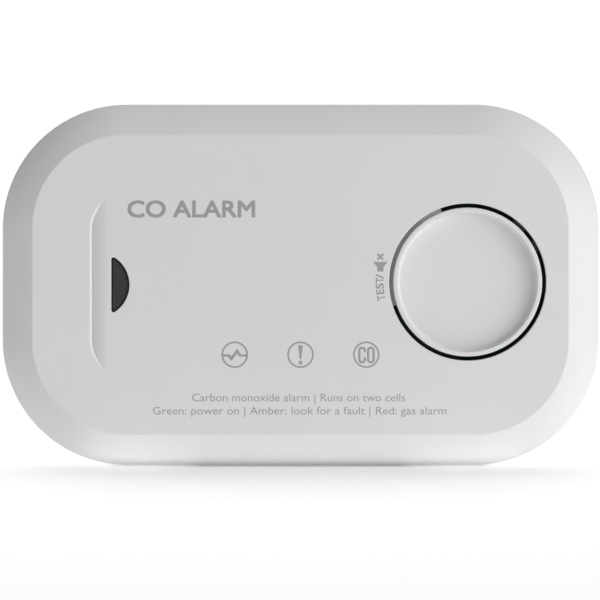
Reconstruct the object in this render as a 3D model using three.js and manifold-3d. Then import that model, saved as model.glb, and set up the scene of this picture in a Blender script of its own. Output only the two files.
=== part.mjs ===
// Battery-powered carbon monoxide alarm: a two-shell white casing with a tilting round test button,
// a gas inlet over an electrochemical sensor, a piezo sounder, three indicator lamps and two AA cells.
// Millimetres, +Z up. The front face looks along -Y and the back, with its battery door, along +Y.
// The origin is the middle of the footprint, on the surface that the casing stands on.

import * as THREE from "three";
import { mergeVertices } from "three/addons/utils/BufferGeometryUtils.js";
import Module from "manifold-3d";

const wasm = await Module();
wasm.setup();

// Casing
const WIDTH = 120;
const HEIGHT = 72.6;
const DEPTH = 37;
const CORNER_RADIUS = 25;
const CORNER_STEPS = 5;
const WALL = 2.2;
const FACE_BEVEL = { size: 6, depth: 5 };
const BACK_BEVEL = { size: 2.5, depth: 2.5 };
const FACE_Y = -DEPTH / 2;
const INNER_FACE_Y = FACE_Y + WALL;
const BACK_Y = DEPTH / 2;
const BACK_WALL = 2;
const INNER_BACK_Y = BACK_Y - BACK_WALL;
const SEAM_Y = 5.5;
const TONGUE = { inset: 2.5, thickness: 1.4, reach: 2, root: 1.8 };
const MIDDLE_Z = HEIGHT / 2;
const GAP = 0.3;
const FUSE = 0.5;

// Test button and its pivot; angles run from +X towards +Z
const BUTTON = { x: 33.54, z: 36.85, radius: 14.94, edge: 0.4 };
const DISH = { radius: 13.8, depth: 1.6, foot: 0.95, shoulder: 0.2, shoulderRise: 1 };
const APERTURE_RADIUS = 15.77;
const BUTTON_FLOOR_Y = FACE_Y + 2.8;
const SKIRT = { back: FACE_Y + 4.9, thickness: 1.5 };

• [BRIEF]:
Copy the material above verbatim.

• [RESPONSE]:
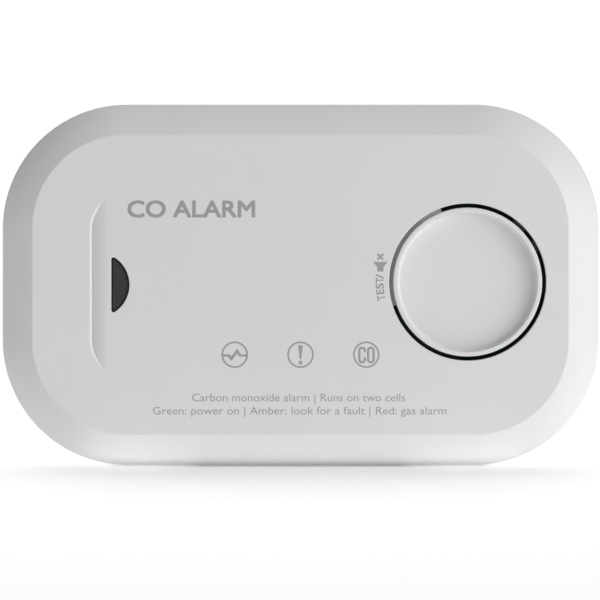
Reconstruct the object in this render as a 3D model using three.js and manifold-3d. Then import that model, saved as model.glb, and set up the scene of this picture in a Blender script of its own. Output only the two files.
=== part.mjs ===
// Battery-powered carbon monoxide alarm: a two-shell white casing with a tilting round test button,
// a gas inlet over an electrochemical sensor, a piezo sounder, three indicator lamps and two AA cells.
// Millimetres, +Z up. The front face looks along -Y and the back, with its battery door, along +Y.
// The origin is the middle of the footprint, on the surface that the casing stands on.

import * as THREE from "three";
import { mergeVertices } from "three/addons/utils/BufferGeometryUtils.js";
import Module from "manifold-3d";

const wasm = await Module();
wasm.setup();

// Casing
const WIDTH = 120;
const HEIGHT = 72.6;
const DEPTH = 37;
const CORNER_RADIUS = 25;
const CORNER_STEPS = 5;
const WALL = 2.2;
const FACE_BEVEL = { size: 6, depth: 5 };
const BACK_BEVEL = { size: 2.5, depth: 2.5 };
const FACE_Y = -DEPTH / 2;
const INNER_FACE_Y = FACE_Y + WALL;
const BACK_Y = DEPTH / 2;
const BACK_WALL = 2;
const INNER_BACK_Y = BACK_Y - BACK_WALL;
const SEAM_Y = 5.5;
const TONGUE = { inset: 2.5, thickness: 1.4, reach: 2, root: 1.8 };
const MIDDLE_Z = HEIGHT / 2;
const GAP = 0.3;
const FUSE = 0.5;

// Test button and its pivot; angles run from +X towards +Z
const BUTTON = { x: 33.54, z: 36.85, radius: 14.94, edge: 0.4 };
const DISH = { radius: 13.8, depth: 1.6, foot: 0.95, shoulder: 0.2, shoulderRise: 1 };
const APERTURE_RADIUS = 15.77;
const BUTTON_FLOOR_Y = FACE_Y + 2.8;
const SKIRT = { back: FACE_Y + 4.9, thickness: 1.5 };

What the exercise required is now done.